Requirements » Starting with the line that holds "hide_parts(*replaces)", copy out each remaining line of the listing below, up to and including the last one, and include nothing else.

■ ■ ■

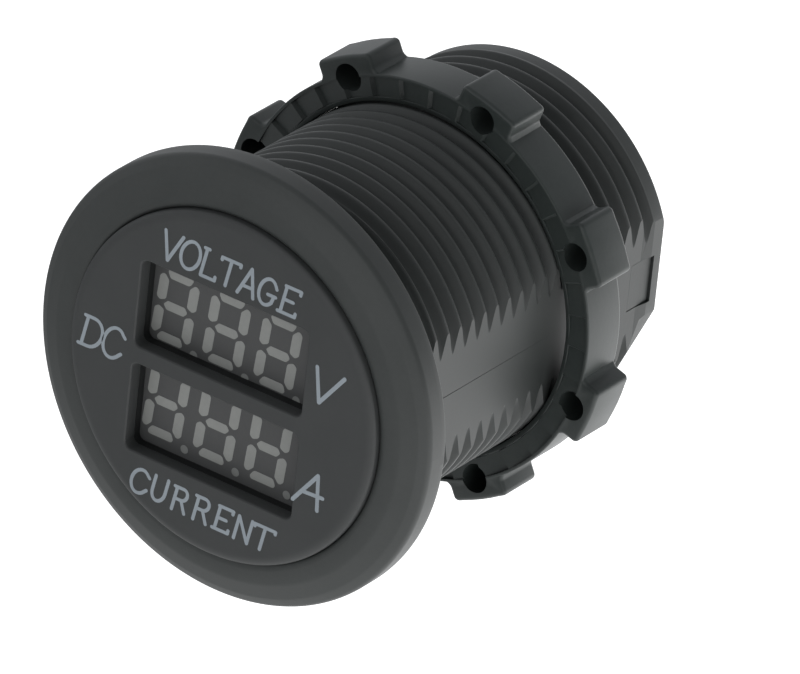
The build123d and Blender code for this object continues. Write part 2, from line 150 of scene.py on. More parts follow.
def crisp(mesh, flats):
    """Makes the border of every face square to one of the flats' directions sharp."""
    bm = bmesh.new()
    bm.from_mesh(mesh)
    level = {f: any(f.normal.dot(d) > 0.9995 for d in flats) for f in bm.faces}
    for edge in bm.edges:
        sides = {level[f] for f in edge.link_faces}
        if len(sides) == 2:
            edge.smooth = False
    bm.to_mesh(mesh)
    bm.free()


def boolean(obj, cutter, operation):
    mod = obj.modifiers.new(operation, "BOOLEAN")
    mod.operation = operation
    mod.solver = "EXACT"
    mod.object = cutter
    depsgraph = bpy.context.evaluated_depsgraph_get()
    mesh = bpy.data.meshes.new_from_object(obj.evaluated_get(depsgraph))
    obj.modifiers.clear()
    obj.data = mesh
    bpy.data.objects.remove(cutter)
    return obj


def finish_piece(obj, body, material, replaces=()):
    obj.data.materials.clear()
    obj.data.materials.append(material)
    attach(obj, body)
    if replaces:
        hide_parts(*replaces)
    return obj


def rounded(points, steps=5):
    """Closed 2-D outline from (u, v, radius) corners, each corner rounded to its radius."""
    out = []
    count = len(points)
    for i, (u, v, radius) in enumerate(points):
        here = Vector((u, v))
        before = Vector(points[i - 1][:2]) - here
        after = Vector(points[(i + 1) % count][:2]) - here
        if radius <= 0 or before.length < 1e-6 or after.length < 1e-6:
            out.append((u, v))
            continue
        half = before.angle(after) / 2
        cut = min(radius / math.tan(half), before.length * 0.49, after.length * 0.49)
        real = cut * math.tan(half)
        start = here + before.normalized() * cut
        end = here + after.normalized() * cut
        centre = here + (before.normalized() + after.normalized()).normalized() * (
            real / math.sin(half)
        )
        a = start - centre
        b = end - centre
        for s in range(steps + 1):
            t = s / steps
            total = a.angle(b) if a.length > 1e-9 and b.length > 1e-9 else 0
            if total < 1e-6:
                out.append(tuple(start.lerp(end, t)))
                continue
            w0 = math.sin((1 - t) * total) / math.sin(total)
            w1 = math.sin(t * total) / math.sin(total)
            out.append(tuple(centre + a * w0 + b * w1))
    return out


def lathe(outline, columns=COLUMNS):
    """(verts, faces) of a closed (radius, y) outline turned about Y."""
    verts, faces = [], []
    count = len(outline)
    for c in range(columns):
        a = 2 * math.pi * c / columns
        for r, y in outline:
            verts.append((r * math.cos(a), y, r * math.sin(a)))
    for c in range(columns):
        d = (c + 1) % columns
        for k in range(count):
            m = (k + 1) % count
            faces.append((c * count + k, c * count + m, d * count + m, d * count + k))
    return verts, faces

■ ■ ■

Exercise output »
        hide_parts(*replaces)
    return obj


def rounded(points, steps=5):
    """Closed 2-D outline from (u, v, radius) corners, each corner rounded to its radius."""
    out = []
    count = len(points)
    for i, (u, v, radius) in enumerate(points):
        here = Vector((u, v))
        before = Vector(points[i - 1][:2]) - here
        after = Vector(points[(i + 1) % count][:2]) - here
        if radius <= 0 or before.length < 1e-6 or after.length < 1e-6:
            out.append((u, v))
            continue
        half = before.angle(after) / 2
        cut = min(radius / math.tan(half), before.length * 0.49, after.length * 0.49)
        real = cut * math.tan(half)
        start = here + before.normalized() * cut
        end = here + after.normalized() * cut
        centre = here + (before.normalized() + after.normalized()).normalized() * (
            real / math.sin(half)
        )
        a = start - centre
        b = end - centre
        for s in range(steps + 1):
            t = s / steps
            total = a.angle(b) if a.length > 1e-9 and b.length > 1e-9 else 0
            if total < 1e-6:
                out.append(tuple(start.lerp(end, t)))
                continue
            w0 = math.sin((1 - t) * total) / math.sin(total)
            w1 = math.sin(t * total) / math.sin(total)
            out.append(tuple(centre + a * w0 + b * w1))
    return out


def lathe(outline, columns=COLUMNS):
    """(verts, faces) of a closed (radius, y) outline turned about Y."""
    verts, faces = [], []
    count = len(outline)
    for c in range(columns):
        a = 2 * math.pi * c / columns
        for r, y in outline:
            verts.append((r * math.cos(a), y, r * math.sin(a)))
    for c in range(columns):
        d = (c + 1) % columns
        for k in range(count):
            m = (k + 1) % count
            faces.append((c * count + k, c * count + m, d * count + m, d * count + k))
    return verts, faces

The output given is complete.